**PROBLEM DESCRIPTION:** Lines containing the string "object" are to be counted; report the total by itself.

**RECORDS FOR THIS TASK:**

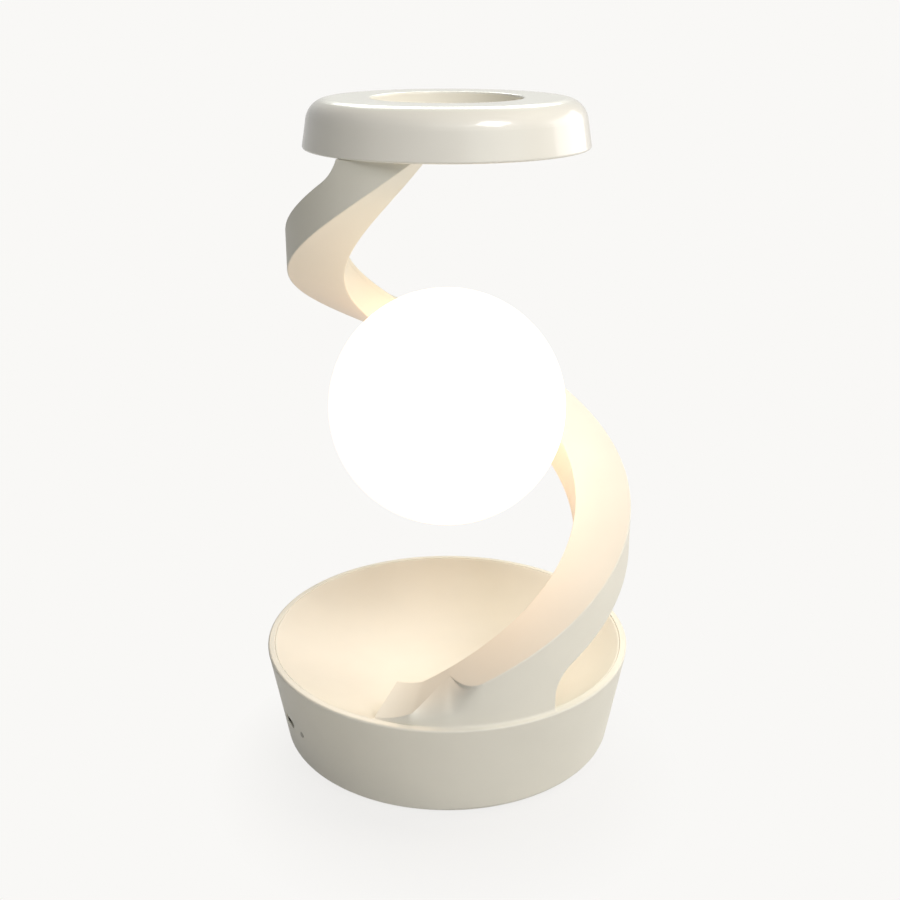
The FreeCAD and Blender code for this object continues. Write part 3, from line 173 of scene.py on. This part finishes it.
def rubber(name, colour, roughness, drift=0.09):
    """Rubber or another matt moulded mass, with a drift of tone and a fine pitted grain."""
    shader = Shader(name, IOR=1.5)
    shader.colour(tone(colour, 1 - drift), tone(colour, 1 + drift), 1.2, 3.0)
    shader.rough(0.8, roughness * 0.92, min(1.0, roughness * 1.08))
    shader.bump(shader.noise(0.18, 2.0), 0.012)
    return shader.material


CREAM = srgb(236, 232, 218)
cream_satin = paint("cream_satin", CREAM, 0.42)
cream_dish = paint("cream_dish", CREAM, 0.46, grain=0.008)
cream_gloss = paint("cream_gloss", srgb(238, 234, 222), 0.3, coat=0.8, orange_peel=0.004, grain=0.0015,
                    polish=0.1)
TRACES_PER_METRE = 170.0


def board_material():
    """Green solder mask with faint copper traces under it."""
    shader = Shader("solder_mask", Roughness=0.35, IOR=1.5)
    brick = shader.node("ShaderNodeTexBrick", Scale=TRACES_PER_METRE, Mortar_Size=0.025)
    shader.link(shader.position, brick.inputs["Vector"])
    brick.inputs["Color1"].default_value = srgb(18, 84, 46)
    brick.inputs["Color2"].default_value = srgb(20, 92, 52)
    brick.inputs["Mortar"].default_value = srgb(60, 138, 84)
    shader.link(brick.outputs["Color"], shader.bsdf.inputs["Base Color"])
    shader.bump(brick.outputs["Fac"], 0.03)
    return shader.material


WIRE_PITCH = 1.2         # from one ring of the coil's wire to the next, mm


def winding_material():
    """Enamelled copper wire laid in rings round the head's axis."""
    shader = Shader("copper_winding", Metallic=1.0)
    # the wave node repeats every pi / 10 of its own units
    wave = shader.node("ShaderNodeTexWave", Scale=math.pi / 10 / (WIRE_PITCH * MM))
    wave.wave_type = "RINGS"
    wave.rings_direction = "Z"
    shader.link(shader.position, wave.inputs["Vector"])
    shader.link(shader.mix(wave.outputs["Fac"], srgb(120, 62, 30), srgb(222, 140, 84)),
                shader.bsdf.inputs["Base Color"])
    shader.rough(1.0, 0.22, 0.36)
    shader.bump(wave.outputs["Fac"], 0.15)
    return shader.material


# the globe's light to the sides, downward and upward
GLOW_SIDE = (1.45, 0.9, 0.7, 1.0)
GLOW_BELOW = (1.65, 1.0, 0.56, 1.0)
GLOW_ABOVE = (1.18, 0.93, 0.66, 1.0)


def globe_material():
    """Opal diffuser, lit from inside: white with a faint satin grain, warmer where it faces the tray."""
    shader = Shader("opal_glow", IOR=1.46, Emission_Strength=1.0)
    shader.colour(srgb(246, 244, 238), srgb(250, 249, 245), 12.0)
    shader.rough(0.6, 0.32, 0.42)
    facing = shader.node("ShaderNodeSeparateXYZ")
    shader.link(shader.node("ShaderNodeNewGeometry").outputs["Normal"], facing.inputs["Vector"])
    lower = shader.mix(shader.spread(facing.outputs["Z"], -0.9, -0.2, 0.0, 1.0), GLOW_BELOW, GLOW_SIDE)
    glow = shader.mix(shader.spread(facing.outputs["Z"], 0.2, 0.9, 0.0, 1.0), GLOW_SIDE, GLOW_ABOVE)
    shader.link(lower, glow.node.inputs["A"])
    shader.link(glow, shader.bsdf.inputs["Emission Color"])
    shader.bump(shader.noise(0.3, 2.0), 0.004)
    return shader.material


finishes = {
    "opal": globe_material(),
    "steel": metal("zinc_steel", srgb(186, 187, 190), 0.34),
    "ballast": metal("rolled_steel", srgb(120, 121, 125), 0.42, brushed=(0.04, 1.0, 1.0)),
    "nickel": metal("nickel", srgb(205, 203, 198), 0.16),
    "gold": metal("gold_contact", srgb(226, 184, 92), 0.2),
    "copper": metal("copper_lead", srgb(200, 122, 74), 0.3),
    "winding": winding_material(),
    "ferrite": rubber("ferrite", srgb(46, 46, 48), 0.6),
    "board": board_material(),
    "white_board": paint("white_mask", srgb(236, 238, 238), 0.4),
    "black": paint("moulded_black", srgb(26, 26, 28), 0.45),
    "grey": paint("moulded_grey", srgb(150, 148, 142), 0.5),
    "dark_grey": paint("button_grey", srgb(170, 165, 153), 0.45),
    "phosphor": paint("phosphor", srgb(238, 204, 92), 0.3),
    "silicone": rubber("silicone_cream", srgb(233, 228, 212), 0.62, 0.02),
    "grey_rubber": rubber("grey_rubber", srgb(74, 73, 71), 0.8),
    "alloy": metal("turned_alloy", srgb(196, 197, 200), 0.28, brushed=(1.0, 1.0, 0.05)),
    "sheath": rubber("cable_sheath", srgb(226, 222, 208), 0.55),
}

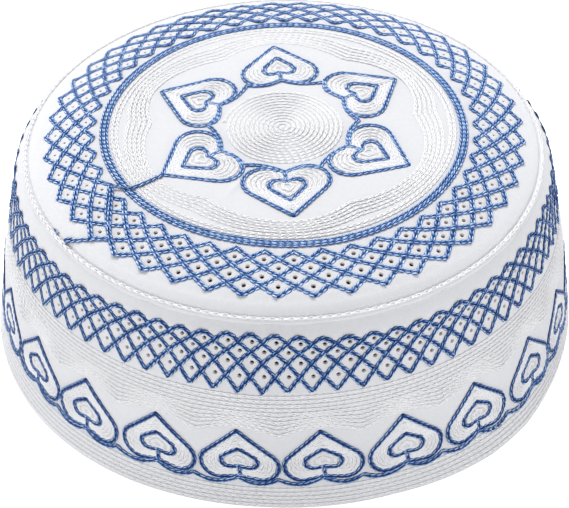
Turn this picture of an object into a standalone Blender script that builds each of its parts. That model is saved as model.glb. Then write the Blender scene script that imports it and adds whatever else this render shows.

**EXERCISE ANSWER:** 2